Em seu mais recente relatório sobre drogas, a ONU alerta para aquilo que considera "consequências catastróficas" do uso acelerado de substâncias, em especial as sintéticas, e afirma que o controle do Talibã no Afeganistão e a Guerra da Ucrânia devem ser considerados nesse debate.
Em 2021, mostram dados divulgados no domingo (25), uma em cada 17 pessoas de 15 a 64 anos usou drogas, somando 296 milhões de usuários --23% a mais do que dez anos atrás. O crescimento está relacionado ao aumento da população global, mas não apenas.
Chama a atenção também o salto no número de pessoas que usaram drogas injetáveis naquele ano: 13,2 milhões, 18% a mais que em 2020. O aumento, em partes, deve-se a novos dados disponíveis sobre os EUA, um dos protagonistas no uso e no tráfico de drogas no mundo.
A maconha segue como a droga mais usada, com estimados 219 milhões de usuários em 2021 --4,3% da população adulta global. Ainda que a maioria dos usuários seja de homens (70%), a divisão de gênero tem mudado em algumas regiões: mulheres são 42% das usuárias na América do Norte, por exemplo.
Estima-se também que, naquele ano --o último com dados coletados pela ONU--, 36 milhões de pessoas tenham usado anfetaminas; 22 milhões tenham usado cocaína e e 20 milhões tenham usado ecstasy.
Enquanto o contato com as substâncias se amplia, o acesso a tratamento para os que necessitam recua. Estima-se que quase 40 milhões de pessoas sofriam de transtornos por abuso de drogas em 2021, mas apenas uma em cada cinco pessoas receberam tratamento.
O quadro, diz a ONU, está relacionado à pandemia de Covid que, àquela altura, ainda convivia com cifras expressivas da doença. De 46 países que usualmente compartilham dados sobre o assunto, 40% registraram declínio no número de pessoas acessando tratamento.
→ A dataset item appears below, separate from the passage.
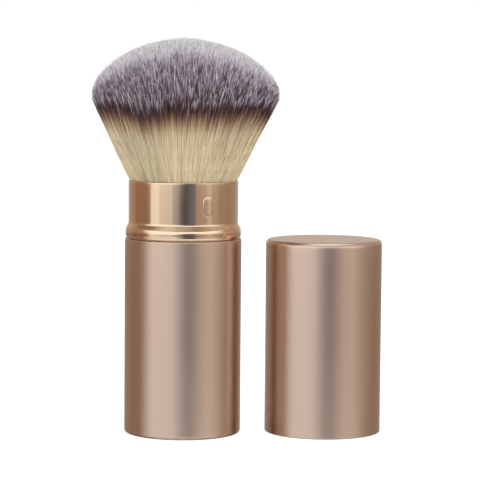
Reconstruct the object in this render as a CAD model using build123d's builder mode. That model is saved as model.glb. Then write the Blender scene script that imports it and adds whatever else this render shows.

As Nações Unidas chamam atenção especial para um crescimento contínuo da demanda e do fornecimento de cocaína. O cultivo de coca ocupou mais de 315 mil hectares em 2021, e a produção global de cocaína superou 2.300 toneladas --ambas cifras recorde.
"Testemunhamos um aumento contínuo no número de pessoas que sofrem de transtornos por uso de drogas em todo o mundo, e o tratamento não chega a todos que precisam", disse a egípcia Ghada Waly, diretora-executiva do escritório de drogas e crimes da ONU.
"Precisamos intensificar respostas contra narcotraficantes que exploram conflitos e crises globais para expandir o cultivo e a produção de drogas ilícitas, especialmente sintéticas, alimentando os mercados ilegais e causado danos a pessoas e comunidades."
Waly se referia à outra importante parte do relatório que, ademais dos dados, alertou para o impacto que novos e antigos conflitos regionais podem ter para a produção de drogas. O novo relatório da ONU aponta por exemplo para implicações preocupantes na Bacia Amazônica, que abrange países como Brasil, Bolívia e Colômbia.
A organização afirma que está se intensificando a tendência do "narcodesmatamento" na região, que descreve como a destinação dos lucros do narcotráfico para a especulação fundiária, "representando um grande perigo para a floresta tropical e os povos indígenas locais".
O material afirma que, ainda que o narcotráfico seja apenas uma das múltiplas atividades ilegais de grupos criminosos na região, ele catalisa a riqueza de grupos criminosos, o que é facilitado pela baixa regulação e presença dos Estados em uma região rica em recursos naturais.
Outro cenário que chama a atenção é o do Afeganistão sob controle do grupo fundamentalista Talibã, que retomou o poder em 2021 após a retirada das tropas americanas. Em 2022, a produção de ópio no país, com 6.200 toneladas, representou 80% da produção global.
Ainda que a nação tenha uma das maiores produções de papoula do mundo, porém, a ONU estima que isso deve mudar após a proibição talibã do cultivo de narcóticos no país.
"Relatórios iniciais sugerem reduções no cultivo da papoula", diz a ONU. Mas, apesar dos benefícios globais disso, a organização assinala consequências para os agricultores, que já enfrentam grave crise econômica e não teriam outra fonte de renda, e o fato de que, uma vez que o Afeganistão é um grande produtor de metanfetamina, a queda do ópio pode levar a um aumento da fabricação das drogas sintéticas.
Sobre a Ucrânia, o novo relatório indica que a guerra em curso no país do Leste Europeu pode ter interrompido rotas de tráfico de heroína e cocaína, mas também há indícios de que isso possa desencadear a expansão da fabricação e do tráfico de drogas sintéticas, "dado o conhecimento prévio que existia no país antes do conflito armado".